Beginning with an Overview
In this mini-essay I consider Donatus' 13th and 14th examples of metaplasm (ecthlipsis and synaloepha). First, however, a few words on how these or related words are taught in Greek grammars (The "related words" to synaloepha are crasis, synizesis, synaeresis, elision, syncrisis and synecphonesis). Medieval and early modern Greek grammars talked about "three modes of contraction" and these three "modes" were crasis, synaeresis and syncope. The most popular Greek Grammar of the twentieth century (Smyth) talked about three categories of contraction: elision, synizesis and crasis (almost sounds like the 1st Triumvirate). Webster's Third New International Dictionary (1993) speaks of four forms of synaloepha: crasis, synaeresis, elision and synizesis. That is, synaloepha seems to be the inclusive or umbrella term with the others being ways that "blending" can happen within a word and between words. I'd say that confusion is reigning now. So as not to get your hopes up, I think we will still be confused at the end of the essay, but a few things can be sorted out.

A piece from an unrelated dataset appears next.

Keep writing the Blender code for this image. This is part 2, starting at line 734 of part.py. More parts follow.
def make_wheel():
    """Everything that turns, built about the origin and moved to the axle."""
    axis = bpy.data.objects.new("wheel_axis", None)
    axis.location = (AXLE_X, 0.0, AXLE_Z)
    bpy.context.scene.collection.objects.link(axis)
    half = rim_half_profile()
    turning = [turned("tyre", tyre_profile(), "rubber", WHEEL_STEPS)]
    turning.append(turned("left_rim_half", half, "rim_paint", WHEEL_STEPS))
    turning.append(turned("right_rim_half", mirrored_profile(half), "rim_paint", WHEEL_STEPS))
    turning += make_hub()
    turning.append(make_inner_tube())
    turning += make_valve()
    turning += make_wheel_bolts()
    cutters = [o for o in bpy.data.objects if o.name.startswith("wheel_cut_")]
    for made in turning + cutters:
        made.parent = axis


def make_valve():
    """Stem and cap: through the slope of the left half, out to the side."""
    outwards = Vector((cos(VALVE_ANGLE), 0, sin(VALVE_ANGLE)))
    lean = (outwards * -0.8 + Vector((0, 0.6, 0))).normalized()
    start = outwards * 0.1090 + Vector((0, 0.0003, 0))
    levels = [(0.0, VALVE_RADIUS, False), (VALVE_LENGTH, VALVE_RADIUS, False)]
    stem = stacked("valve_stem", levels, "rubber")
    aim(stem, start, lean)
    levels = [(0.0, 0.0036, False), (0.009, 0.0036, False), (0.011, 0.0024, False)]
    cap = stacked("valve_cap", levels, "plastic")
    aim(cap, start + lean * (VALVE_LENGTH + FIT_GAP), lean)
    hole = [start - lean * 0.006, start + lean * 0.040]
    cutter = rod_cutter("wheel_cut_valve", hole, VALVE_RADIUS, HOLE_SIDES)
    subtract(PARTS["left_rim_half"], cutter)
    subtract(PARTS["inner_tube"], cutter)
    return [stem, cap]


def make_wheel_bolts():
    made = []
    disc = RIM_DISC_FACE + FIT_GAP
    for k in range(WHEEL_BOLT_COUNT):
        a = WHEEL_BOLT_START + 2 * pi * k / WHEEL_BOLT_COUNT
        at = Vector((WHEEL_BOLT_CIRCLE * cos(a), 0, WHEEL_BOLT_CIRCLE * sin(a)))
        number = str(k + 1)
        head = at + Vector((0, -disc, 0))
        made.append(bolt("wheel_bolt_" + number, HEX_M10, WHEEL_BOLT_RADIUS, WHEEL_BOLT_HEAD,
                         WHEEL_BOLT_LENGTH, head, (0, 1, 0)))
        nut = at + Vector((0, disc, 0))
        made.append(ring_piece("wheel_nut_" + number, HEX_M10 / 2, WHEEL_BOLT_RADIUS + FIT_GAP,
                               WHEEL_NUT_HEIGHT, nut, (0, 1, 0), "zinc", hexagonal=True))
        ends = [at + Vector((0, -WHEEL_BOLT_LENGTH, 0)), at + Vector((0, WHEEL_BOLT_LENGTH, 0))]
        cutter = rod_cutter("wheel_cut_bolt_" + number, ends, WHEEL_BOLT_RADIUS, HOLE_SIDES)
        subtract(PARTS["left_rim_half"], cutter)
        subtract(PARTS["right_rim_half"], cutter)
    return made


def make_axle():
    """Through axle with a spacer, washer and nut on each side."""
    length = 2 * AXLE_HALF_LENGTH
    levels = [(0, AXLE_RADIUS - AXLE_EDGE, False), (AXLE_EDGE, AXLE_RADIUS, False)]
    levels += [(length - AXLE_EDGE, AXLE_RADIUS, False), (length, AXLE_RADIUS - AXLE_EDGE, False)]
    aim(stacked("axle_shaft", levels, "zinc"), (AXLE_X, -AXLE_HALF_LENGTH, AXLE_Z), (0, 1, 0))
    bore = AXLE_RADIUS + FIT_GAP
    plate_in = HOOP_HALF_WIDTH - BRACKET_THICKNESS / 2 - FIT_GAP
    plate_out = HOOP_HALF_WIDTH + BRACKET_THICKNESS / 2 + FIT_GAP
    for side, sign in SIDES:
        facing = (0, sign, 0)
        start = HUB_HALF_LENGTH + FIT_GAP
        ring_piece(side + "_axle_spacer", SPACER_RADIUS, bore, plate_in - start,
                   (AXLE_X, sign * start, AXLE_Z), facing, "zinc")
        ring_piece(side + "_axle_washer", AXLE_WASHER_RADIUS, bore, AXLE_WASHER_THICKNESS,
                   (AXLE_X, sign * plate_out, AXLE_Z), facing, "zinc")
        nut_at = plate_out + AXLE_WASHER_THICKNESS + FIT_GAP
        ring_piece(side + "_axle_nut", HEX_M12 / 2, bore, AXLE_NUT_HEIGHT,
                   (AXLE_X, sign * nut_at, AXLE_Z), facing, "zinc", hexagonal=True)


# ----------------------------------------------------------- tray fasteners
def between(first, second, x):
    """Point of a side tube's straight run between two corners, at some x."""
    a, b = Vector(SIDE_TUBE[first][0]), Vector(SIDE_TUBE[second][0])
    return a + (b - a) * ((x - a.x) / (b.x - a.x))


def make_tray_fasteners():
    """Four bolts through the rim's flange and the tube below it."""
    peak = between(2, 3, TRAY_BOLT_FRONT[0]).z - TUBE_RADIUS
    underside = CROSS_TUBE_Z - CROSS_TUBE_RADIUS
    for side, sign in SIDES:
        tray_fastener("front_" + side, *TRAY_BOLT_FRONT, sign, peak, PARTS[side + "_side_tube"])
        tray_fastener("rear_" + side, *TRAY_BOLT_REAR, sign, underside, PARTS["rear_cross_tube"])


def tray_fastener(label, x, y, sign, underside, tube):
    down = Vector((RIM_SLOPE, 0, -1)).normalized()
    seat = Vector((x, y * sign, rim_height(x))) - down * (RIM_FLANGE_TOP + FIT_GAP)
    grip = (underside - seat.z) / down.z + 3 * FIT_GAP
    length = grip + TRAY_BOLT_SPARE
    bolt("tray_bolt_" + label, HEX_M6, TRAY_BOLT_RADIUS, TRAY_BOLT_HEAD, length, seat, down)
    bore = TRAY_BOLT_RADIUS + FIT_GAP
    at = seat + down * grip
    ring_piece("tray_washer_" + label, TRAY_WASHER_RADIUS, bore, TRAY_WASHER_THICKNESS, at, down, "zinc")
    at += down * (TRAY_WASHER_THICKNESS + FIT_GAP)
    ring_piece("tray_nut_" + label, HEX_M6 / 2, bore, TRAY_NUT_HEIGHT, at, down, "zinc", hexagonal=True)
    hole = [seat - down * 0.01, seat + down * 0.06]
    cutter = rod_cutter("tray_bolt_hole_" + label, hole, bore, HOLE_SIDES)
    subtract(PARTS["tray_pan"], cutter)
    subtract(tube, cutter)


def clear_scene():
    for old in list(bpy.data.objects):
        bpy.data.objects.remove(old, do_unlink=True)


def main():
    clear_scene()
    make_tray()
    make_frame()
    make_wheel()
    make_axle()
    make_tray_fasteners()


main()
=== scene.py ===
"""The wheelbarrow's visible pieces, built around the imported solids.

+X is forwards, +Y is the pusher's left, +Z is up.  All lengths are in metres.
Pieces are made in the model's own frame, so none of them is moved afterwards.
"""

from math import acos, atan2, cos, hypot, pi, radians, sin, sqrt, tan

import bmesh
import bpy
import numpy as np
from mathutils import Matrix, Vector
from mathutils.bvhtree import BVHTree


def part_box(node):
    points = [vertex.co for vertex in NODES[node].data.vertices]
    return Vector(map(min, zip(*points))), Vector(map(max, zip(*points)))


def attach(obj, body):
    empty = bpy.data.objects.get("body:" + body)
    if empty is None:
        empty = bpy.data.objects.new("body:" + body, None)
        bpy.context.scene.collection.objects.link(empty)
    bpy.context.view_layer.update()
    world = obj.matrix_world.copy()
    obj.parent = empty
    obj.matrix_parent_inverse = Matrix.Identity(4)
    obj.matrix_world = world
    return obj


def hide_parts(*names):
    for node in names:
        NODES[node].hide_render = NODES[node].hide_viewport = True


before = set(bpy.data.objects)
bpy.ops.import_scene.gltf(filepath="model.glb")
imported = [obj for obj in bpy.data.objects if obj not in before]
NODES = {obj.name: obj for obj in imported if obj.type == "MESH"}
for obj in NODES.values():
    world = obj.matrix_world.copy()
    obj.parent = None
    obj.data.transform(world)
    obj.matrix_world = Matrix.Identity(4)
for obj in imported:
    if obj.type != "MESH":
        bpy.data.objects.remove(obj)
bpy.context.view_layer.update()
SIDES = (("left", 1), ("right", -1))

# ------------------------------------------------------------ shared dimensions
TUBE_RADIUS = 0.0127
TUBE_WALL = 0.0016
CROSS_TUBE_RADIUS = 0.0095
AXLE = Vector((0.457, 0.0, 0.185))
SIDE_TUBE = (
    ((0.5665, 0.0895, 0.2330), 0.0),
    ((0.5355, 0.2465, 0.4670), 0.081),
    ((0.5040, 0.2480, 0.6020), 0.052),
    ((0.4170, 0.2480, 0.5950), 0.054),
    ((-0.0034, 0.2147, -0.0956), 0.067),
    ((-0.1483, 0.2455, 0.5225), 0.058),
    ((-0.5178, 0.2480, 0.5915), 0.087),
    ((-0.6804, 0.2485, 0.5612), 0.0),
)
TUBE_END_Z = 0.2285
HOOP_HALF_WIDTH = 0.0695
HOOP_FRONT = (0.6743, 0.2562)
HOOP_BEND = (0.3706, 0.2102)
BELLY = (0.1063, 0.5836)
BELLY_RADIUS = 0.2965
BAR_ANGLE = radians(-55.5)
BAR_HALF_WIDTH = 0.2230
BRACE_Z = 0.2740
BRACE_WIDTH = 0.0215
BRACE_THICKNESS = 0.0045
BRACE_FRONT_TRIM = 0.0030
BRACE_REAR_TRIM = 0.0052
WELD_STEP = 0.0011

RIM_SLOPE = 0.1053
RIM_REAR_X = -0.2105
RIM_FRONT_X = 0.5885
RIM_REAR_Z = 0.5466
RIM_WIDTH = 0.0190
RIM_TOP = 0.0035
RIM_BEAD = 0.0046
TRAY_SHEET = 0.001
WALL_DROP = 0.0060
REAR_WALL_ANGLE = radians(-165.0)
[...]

Getting Rid of a Few Terms
First, let's explain Donatus' next metaplasm: ecthlipsis. According to Donatus it is a "difficult or harsh coming together" of a consonant and a vowel, leading to the dropping of the consonant. It literally means "to rub out." In fact, ecthlipsis has a very specific signification. It is the dropping, in pronunciation, of the final "m" or "um" in a Latin word before a word beginning with a vowel. The classic example is from Book I of the Aeneid: multum ille et terris iactatus. Drop the "um" when you say the phrase.

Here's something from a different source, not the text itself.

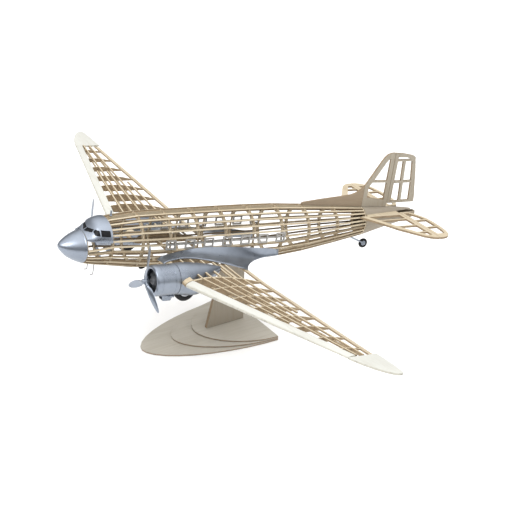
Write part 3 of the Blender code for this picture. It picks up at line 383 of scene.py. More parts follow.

Then, we can discard syncrisis for now, too. It really has little to do with specific orthographic or positional changes of words in a sentence, but is a word meaning comparison or combination. Its most famous ancient usage is in Plutarch's Lives where, after relating the biography of a noble Greek and Roman he "compares" the two (sunkrinein).

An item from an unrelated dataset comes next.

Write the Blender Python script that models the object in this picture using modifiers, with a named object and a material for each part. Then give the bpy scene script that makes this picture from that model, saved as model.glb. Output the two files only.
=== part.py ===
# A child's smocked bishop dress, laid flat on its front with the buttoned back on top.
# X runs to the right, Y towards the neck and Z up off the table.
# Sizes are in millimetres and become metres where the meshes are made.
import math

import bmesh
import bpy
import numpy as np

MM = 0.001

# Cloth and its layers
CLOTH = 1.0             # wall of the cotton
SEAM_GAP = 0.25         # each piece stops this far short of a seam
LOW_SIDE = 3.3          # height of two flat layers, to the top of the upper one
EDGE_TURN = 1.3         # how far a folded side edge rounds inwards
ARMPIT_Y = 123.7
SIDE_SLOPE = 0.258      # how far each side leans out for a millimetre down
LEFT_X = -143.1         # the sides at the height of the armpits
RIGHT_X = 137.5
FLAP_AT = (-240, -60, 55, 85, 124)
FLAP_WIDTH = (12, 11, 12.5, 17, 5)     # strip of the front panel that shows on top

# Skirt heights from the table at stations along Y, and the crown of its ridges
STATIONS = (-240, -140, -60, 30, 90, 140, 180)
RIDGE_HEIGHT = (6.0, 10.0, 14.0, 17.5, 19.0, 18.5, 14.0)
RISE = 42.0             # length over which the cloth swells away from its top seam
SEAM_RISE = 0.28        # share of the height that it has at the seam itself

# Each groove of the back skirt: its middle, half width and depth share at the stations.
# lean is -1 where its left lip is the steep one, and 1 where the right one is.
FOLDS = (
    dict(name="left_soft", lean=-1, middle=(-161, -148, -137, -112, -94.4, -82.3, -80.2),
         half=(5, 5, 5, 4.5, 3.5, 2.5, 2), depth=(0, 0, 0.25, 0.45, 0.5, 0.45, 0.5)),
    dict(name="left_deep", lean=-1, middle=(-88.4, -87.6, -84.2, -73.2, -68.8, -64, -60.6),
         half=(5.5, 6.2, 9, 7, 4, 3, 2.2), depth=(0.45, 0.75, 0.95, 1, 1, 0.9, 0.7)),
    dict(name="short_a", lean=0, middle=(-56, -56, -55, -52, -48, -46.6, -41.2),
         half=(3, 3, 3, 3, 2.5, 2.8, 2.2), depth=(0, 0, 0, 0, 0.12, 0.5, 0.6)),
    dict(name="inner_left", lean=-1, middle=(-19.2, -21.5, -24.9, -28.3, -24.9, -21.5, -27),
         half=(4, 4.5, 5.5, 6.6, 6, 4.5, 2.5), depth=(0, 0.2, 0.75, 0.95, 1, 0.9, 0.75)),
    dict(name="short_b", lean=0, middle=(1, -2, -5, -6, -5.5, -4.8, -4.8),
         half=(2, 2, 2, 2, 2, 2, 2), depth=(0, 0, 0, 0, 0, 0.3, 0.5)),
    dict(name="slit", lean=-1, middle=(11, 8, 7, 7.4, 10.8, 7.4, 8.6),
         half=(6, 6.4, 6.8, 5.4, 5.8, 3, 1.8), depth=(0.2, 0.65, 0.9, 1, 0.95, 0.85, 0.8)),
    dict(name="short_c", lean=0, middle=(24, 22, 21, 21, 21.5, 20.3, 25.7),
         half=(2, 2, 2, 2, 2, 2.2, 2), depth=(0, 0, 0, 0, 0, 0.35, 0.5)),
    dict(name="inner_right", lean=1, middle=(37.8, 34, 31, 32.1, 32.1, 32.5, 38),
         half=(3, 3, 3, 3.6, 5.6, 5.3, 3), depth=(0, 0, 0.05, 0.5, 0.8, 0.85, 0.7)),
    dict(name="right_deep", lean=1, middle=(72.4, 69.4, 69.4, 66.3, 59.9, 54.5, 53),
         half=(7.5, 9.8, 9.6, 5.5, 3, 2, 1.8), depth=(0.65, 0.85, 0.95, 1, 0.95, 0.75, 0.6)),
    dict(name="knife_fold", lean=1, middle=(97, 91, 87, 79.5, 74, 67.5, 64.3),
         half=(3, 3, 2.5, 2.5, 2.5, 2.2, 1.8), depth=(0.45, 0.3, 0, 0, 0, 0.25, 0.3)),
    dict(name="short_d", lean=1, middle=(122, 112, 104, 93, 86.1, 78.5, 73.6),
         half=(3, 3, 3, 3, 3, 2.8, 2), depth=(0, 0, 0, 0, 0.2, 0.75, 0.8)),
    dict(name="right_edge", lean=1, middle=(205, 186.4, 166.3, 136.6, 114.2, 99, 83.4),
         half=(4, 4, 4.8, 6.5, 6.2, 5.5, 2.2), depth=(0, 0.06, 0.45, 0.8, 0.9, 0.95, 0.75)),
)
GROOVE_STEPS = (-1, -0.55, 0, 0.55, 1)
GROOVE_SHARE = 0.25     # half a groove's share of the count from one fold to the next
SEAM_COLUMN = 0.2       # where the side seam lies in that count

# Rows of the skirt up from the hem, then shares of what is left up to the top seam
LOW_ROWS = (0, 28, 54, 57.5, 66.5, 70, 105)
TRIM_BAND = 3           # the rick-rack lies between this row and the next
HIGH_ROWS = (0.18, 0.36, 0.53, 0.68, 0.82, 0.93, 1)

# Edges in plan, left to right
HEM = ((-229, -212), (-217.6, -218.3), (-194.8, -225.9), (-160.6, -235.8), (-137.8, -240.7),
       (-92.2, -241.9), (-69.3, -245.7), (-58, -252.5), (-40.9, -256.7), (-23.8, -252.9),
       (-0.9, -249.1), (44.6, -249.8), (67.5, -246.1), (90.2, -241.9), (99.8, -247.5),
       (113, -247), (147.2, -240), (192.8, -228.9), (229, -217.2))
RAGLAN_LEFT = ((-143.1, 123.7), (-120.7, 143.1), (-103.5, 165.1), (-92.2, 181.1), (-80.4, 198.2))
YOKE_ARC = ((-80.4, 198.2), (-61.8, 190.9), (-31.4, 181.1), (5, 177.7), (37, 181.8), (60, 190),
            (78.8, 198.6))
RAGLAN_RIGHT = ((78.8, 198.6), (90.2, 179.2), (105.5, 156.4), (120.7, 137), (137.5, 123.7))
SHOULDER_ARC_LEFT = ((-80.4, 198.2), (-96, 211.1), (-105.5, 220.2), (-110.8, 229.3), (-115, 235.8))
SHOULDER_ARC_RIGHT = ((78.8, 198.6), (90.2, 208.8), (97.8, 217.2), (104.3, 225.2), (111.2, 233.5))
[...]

Finally, let's lay aside synecphonesis. Literally meaning "to speak out," synecphonesis simply does not appear that frequently. It is defined as the "contraction of two syllables into one." Ok. But then comes the killer--the words synizesis and synaeresis. Yikes.
Back to Synaloepha
So, we are left with about five words all suggesting some kind of mixture or, as I called it in a previous essay, "smushing together." If it is hard to see the difference sometimes between "rubbing out" a letter and "smushing" them together, it is harder even to distinguish the following five terms. They are crasis and elision and synaloepha and synizesis and synaeresis. Well, I think we can handle crasis. Crasis is the dropping of a final vowel in a word when followed by another word beginning with a vowel (in Greek, of course), such ask "kago" for "kaigo" (hard to communicate in English). Crasis comes from the Greek word for mixing (kerannumai); hence the meaning. Let's confine it, therefore, to the smushing of vowels between words.
I think we also might be able to get rid of synizesis (literally "collapse"). Smyth gives examples of synizesis where a long syllable is pronounced as a short syallable when read for metrical purposes. So, "Achileos" (long "o") is shorted to "Achileos" (short "o") in pronunciation early in the Iliad. I don't know if this definition really holds up, but at least it is a start.
Well, why not try also to get rid of elision? Elision has both a narrow and wide meaning in English. Its narrow signification is the elimination of a final proclitic vowel for metrical purposes in poetry. In "th'other" the final "e" of "the" is elided. It is like crasis, then, only that it stresses the dropping of the vowel while crasis emphasizes the "mixing" that results. Maybe that is too "Ramian" (after the 16th century logician and grammarian Petrus Ramus) an explanation, but at least it makes me happy now. The second signification of elision is simply an omission. Thus, one can say that certain sections of the symphony were elided by the orchestra because of time constraints.
Which leaves me with only two: synaloepha and synaeresis. Burton tries to distinguish the two by stressing that synaloepha has to do with omitting a vowel at the end of one word or beginning of the next when two vowels come together. But this is what we have said was crasis or elision. Then he defines synaeresis as simply when two syllables are contracted into one. Rather than trying to posit a distinction between the two, though Webster's attempt to do so is attractive (see above), I will just leave the two as synonyms.
Conclusion
Thus, I don't believe I have yet "sorted out" all the "mixed up" terms. Maybe that is why they have to do with mixture! In any case, perhaps the best thing to do for now is to be aware of all five or six terms, feeling free to use them all when it has to do with some form of "smushing" of words, but knowing deep in our souls that each term has its own story and that this story probably has, like our own lives, interesting and dull dimensions to it.